Child education Is quality education for all a close reality?

An increasing trend towards private schooling has the potential to drive innovation, expertise and talent when regulated and funded effectively.

von Dhun Davar, Program Manager for child education at UBS Optimus Foundation 30. Apr. 2018

By Dhun Davar, Program Manager, Education at UBS Optimus Foundation

Implementing quality education often remains a challenge in developing countries. Worldwide, 260 million children are out of school. 60 million of them are supposed to be in primary school. Where I come from in India, one in two students can only read a simple paragraph after five years of schooling.

Necessities on the ground, and competing development programs often mean that public spending on education doesn't reach poor and marginalized parts of society. In rural India for example, quality schools are often several miles away from the villages. Parents can often not afford the cost of transport to send their children to school.

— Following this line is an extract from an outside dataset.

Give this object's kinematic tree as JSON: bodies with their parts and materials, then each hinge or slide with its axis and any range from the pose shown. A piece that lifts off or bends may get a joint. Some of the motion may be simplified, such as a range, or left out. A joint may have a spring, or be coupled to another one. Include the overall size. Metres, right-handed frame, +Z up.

Civil society actors have been looking for ways to support governments in their commitment to quality education. And this is where non-state providers (NSPs) come in – mind you not the stereotypical private school with smart uniforms and expensive school trips. But rather privately funded schools, locally implemented and affordable enough for poor families to enroll their children. Today, nearly 17% of all primary school kids in the developing world are enrolled in private schools. That's nearly three times as much as in developed countries, and the numbers are growing.2

This increasing trend towards private schooling has the potential to drive innovation, expertise and talent when regulated and funded effectively. We believe such models have a significant role to play in providing a more diverse range of education options to complement traditional publically-operated institutions.

Yet there are challenges: 

  • Funding: UNESCO estimates the funding gap to be around 10.6 billion US dollars on average, between 2015 and 2030, over four times the level currently provided by official donors.3
  • The sector is young, diverse and fragmented. It needs support in negotiating complex regulatory environments.
  • While the sector has grown in Asia (the majority of schools are in Laos and the Punjab and Hyderabad regions of India), other areas can benefit too. For example in Zambia, 33% of children are functionally illiterate after 6 years of schooling.4

That's why we co-organize the Global School Forum (GSF), where we collaborate to bridge those gaps. We bring together leading non-state school operators, investors and other key stakeholders from around the world like the Gates Foundation, the World Bank and the U.S. Agency for International Development (USAID). By fostering a global collaboration in the sector, sharing best practices, and supporting local actors. We support operators by enhancing the sector's understanding of the political, legal and institutional mechanisms at play through sector cooperation.

Ultimately, no child should have to earn the right to learn. We want to develop a vision of private schools that deliver quality and that families can afford more easily.

Dhun Davar, Program Manager, Education

At UBS Optimus Foundation we work with partners to achieve the United Nations' Sustainable Development Goal (UNSDG) #4 (ensure inclusive and quality education for all and promote lifelong learning).